### Work required
Return the lines from the one that contains "Write part 2" through the one that contains "CRYSTAL_SHARE = 0.6", both included, exactly as written and with nothing added.

**** Records for this exercise

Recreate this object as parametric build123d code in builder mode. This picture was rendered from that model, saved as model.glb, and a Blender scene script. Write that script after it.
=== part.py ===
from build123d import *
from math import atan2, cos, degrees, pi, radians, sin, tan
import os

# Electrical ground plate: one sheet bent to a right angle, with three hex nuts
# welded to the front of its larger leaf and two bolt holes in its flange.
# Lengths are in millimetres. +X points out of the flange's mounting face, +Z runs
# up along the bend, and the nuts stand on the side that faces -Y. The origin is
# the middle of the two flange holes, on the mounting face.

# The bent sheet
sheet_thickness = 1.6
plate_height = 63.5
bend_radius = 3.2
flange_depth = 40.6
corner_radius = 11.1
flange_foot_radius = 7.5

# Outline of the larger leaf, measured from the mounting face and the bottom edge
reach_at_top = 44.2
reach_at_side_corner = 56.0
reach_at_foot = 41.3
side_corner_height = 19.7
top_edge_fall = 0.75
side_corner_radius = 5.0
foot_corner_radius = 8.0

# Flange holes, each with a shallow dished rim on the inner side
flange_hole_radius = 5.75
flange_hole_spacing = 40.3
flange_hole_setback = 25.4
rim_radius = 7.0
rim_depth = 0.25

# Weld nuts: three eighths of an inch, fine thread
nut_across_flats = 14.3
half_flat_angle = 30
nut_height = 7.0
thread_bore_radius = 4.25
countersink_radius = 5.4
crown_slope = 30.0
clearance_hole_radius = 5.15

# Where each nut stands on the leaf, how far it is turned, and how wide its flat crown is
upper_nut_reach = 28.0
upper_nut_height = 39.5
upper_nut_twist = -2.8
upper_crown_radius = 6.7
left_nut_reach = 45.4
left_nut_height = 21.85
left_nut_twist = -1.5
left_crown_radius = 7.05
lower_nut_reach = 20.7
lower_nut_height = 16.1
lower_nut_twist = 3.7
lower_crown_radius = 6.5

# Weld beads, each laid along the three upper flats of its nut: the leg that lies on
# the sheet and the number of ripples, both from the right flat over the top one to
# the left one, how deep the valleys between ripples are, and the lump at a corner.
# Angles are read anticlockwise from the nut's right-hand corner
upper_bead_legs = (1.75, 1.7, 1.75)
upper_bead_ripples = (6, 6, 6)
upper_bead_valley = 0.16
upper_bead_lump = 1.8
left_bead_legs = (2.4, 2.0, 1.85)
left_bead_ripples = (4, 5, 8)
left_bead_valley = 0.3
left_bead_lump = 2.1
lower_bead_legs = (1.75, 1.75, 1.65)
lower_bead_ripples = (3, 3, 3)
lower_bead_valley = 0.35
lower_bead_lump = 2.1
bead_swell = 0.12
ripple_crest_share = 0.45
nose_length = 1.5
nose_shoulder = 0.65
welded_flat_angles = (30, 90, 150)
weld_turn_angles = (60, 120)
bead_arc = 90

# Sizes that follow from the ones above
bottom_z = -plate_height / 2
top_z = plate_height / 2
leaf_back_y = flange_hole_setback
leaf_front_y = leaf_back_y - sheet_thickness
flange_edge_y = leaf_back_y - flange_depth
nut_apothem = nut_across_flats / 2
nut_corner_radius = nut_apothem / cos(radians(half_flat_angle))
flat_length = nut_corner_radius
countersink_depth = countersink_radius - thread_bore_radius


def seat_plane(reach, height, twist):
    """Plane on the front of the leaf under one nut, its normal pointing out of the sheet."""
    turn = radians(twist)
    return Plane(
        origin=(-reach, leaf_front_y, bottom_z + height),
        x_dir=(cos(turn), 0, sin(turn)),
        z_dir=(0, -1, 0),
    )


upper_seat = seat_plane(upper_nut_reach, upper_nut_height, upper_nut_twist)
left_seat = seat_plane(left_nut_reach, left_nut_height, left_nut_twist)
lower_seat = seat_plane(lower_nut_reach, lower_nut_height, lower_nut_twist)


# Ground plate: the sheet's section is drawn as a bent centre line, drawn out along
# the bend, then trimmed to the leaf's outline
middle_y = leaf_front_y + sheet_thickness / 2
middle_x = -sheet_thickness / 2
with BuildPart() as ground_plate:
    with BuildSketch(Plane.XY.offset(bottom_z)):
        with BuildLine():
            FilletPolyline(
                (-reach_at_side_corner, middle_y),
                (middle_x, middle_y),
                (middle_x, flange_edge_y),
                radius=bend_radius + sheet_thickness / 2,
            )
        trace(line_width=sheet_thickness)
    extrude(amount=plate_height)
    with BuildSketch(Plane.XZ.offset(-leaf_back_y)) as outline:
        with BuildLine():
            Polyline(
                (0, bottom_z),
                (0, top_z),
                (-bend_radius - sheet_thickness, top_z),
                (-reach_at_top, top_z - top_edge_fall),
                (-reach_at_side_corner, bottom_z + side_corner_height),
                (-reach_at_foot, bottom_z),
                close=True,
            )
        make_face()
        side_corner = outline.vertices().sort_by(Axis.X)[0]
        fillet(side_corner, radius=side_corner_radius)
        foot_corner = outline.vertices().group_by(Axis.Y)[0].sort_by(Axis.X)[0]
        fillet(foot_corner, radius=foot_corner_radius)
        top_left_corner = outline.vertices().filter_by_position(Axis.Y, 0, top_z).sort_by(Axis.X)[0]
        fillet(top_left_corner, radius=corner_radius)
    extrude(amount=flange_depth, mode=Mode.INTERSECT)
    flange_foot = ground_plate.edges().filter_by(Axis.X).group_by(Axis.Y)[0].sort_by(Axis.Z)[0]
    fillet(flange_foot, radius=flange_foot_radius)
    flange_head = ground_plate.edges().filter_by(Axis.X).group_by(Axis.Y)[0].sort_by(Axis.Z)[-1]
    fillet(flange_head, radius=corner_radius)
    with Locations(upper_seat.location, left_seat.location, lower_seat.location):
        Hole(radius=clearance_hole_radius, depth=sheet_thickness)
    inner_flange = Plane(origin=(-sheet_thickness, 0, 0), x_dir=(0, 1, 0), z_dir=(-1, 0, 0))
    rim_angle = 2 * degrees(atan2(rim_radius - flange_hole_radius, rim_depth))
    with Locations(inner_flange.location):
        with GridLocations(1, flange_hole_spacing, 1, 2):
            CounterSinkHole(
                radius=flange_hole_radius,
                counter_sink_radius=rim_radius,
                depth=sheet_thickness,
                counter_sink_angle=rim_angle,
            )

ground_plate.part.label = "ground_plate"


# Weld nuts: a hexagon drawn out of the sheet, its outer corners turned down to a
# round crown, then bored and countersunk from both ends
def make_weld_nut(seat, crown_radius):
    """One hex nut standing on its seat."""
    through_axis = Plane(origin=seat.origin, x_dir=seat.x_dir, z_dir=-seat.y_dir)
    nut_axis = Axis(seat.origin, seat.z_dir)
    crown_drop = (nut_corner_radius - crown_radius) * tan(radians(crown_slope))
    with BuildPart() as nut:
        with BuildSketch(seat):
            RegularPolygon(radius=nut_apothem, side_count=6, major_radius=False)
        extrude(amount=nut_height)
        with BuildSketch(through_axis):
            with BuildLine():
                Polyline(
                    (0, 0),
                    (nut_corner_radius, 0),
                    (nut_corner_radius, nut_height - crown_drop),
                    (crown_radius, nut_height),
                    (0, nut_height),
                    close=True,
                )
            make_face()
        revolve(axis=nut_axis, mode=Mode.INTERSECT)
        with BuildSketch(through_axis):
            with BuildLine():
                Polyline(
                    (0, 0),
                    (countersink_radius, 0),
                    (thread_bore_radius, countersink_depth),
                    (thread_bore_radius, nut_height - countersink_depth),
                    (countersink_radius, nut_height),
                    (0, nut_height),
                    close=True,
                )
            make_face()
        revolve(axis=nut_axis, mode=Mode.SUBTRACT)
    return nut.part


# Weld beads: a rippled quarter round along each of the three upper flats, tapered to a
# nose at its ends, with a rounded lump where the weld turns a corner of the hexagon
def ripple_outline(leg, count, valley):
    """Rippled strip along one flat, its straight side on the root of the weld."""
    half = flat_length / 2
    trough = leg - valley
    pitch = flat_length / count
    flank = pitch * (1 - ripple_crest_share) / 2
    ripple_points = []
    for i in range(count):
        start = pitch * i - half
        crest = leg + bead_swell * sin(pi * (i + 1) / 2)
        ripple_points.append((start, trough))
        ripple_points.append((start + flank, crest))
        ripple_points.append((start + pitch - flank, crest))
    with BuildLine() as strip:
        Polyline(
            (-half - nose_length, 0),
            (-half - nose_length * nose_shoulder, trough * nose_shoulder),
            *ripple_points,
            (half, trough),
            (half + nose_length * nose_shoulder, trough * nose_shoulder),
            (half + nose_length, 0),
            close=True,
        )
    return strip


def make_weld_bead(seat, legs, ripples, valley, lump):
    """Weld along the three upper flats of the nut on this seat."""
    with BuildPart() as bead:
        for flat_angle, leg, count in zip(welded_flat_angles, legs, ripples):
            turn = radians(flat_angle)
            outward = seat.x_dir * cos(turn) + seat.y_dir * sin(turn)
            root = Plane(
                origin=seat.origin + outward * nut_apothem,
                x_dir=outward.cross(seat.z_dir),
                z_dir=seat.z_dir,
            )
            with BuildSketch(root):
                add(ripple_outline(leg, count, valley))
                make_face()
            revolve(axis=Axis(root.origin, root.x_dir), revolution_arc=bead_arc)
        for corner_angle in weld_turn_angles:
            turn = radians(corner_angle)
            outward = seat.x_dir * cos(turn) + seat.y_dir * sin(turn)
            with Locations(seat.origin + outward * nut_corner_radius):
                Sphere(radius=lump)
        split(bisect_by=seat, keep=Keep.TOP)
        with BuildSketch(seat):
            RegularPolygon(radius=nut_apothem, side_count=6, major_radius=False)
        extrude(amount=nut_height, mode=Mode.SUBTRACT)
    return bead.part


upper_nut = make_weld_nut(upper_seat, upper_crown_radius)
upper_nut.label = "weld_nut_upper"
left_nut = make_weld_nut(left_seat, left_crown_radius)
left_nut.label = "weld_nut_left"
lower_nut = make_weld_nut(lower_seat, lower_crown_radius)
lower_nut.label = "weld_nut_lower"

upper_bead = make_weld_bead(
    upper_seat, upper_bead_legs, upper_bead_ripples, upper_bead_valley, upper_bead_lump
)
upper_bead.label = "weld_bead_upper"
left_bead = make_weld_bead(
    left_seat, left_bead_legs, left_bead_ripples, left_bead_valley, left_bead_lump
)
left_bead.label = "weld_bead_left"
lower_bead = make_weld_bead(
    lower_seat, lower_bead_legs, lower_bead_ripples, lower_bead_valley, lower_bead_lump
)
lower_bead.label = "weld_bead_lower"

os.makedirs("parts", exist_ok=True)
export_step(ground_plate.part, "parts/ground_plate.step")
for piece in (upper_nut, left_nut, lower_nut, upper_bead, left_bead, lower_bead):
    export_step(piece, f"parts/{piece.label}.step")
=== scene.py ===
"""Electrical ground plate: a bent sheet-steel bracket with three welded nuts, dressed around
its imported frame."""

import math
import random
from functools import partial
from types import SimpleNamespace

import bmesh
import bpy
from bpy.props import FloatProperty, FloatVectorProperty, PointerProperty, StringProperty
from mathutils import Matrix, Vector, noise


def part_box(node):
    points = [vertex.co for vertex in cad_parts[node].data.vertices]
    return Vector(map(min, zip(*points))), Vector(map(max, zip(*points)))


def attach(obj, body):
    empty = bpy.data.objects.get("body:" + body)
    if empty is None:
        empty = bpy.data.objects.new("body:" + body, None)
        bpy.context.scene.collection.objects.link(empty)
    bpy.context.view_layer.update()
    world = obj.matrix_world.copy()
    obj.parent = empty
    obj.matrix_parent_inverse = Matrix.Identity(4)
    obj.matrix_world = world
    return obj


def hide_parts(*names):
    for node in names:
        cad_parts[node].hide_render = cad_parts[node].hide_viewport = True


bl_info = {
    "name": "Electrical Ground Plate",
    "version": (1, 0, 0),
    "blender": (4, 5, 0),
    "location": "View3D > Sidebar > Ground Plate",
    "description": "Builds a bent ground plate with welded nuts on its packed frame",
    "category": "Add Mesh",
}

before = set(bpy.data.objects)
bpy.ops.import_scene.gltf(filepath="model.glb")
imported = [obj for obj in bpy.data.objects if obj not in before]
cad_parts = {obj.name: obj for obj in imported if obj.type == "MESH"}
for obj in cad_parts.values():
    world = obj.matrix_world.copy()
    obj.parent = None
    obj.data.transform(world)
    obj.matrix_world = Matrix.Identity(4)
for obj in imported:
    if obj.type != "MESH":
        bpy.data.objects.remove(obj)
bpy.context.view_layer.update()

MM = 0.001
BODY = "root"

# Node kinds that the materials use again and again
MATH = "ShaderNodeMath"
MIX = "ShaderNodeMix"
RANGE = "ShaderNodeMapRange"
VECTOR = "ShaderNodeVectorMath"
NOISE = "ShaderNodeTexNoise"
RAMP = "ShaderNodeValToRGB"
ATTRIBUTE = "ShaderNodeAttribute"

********
**** Records for this exercise

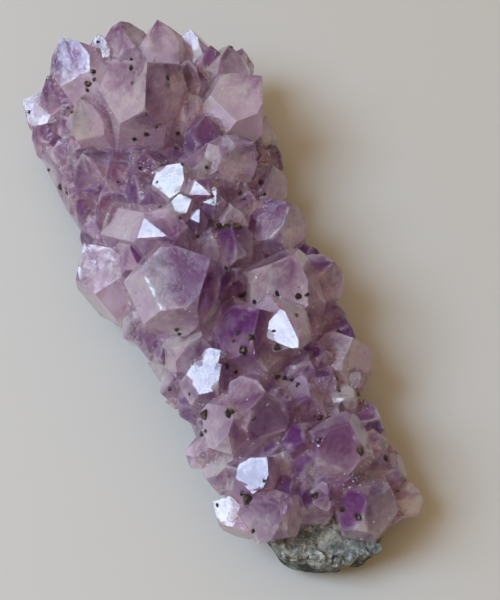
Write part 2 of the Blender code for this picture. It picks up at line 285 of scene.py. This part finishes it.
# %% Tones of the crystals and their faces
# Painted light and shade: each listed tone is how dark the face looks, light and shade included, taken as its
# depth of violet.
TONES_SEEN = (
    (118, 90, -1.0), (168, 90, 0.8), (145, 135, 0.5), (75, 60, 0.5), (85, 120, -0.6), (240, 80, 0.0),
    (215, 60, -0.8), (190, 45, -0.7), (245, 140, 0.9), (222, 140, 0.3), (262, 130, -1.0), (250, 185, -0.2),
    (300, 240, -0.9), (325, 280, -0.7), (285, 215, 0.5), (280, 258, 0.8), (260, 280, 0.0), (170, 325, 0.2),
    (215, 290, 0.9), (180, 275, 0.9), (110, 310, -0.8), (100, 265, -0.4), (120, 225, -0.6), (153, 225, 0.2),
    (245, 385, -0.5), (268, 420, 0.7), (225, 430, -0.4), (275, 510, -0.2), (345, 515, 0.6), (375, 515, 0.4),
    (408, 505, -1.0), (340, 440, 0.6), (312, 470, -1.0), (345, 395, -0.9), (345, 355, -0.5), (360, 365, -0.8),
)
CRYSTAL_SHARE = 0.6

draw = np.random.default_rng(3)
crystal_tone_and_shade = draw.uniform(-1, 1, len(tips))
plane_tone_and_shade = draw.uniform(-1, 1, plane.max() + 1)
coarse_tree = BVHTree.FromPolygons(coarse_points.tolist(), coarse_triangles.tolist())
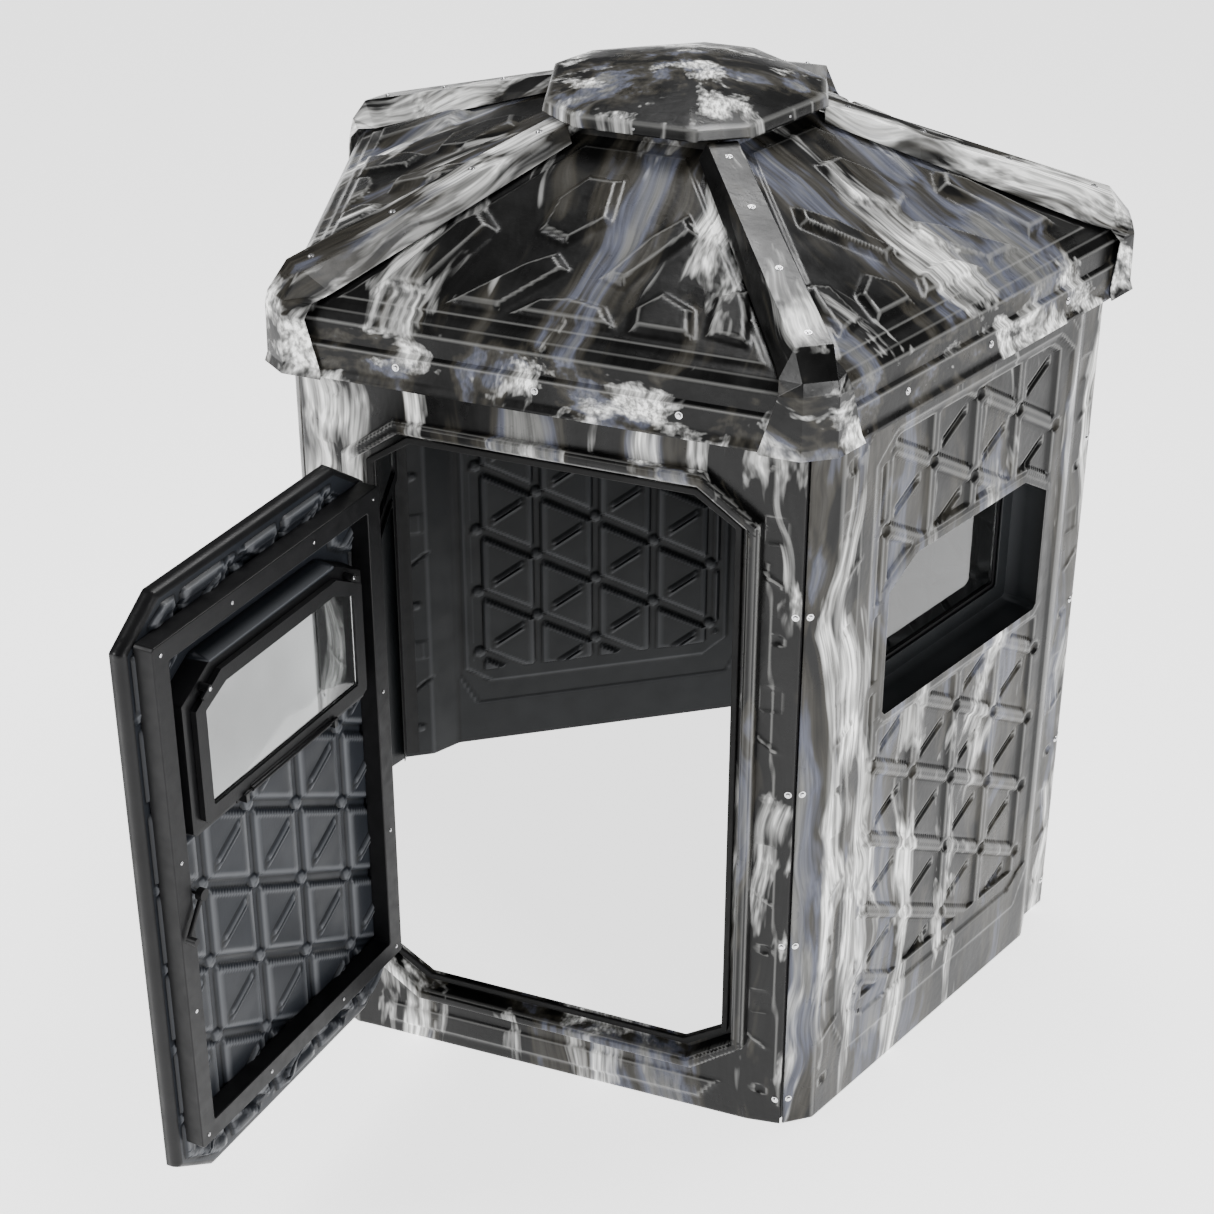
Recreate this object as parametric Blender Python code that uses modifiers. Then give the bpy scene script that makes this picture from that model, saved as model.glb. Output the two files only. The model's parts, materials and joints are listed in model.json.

********

### The solution
Write part 2 of the Blender code for this picture. It picks up at line 285 of scene.py. This part finishes it.
# %% Tones of the crystals and their faces
# Painted light and shade: each listed tone is how dark the face looks, light and shade included, taken as its
# depth of violet.
TONES_SEEN = (
    (118, 90, -1.0), (168, 90, 0.8), (145, 135, 0.5), (75, 60, 0.5), (85, 120, -0.6), (240, 80, 0.0),
    (215, 60, -0.8), (190, 45, -0.7), (245, 140, 0.9), (222, 140, 0.3), (262, 130, -1.0), (250, 185, -0.2),
    (300, 240, -0.9), (325, 280, -0.7), (285, 215, 0.5), (280, 258, 0.8), (260, 280, 0.0), (170, 325, 0.2),
    (215, 290, 0.9), (180, 275, 0.9), (110, 310, -0.8), (100, 265, -0.4), (120, 225, -0.6), (153, 225, 0.2),
    (245, 385, -0.5), (268, 420, 0.7), (225, 430, -0.4), (275, 510, -0.2), (345, 515, 0.6), (375, 515, 0.4),
    (408, 505, -1.0), (340, 440, 0.6), (312, 470, -1.0), (345, 395, -0.9), (345, 355, -0.5), (360, 365, -0.8),
)
CRYSTAL_SHARE = 0.6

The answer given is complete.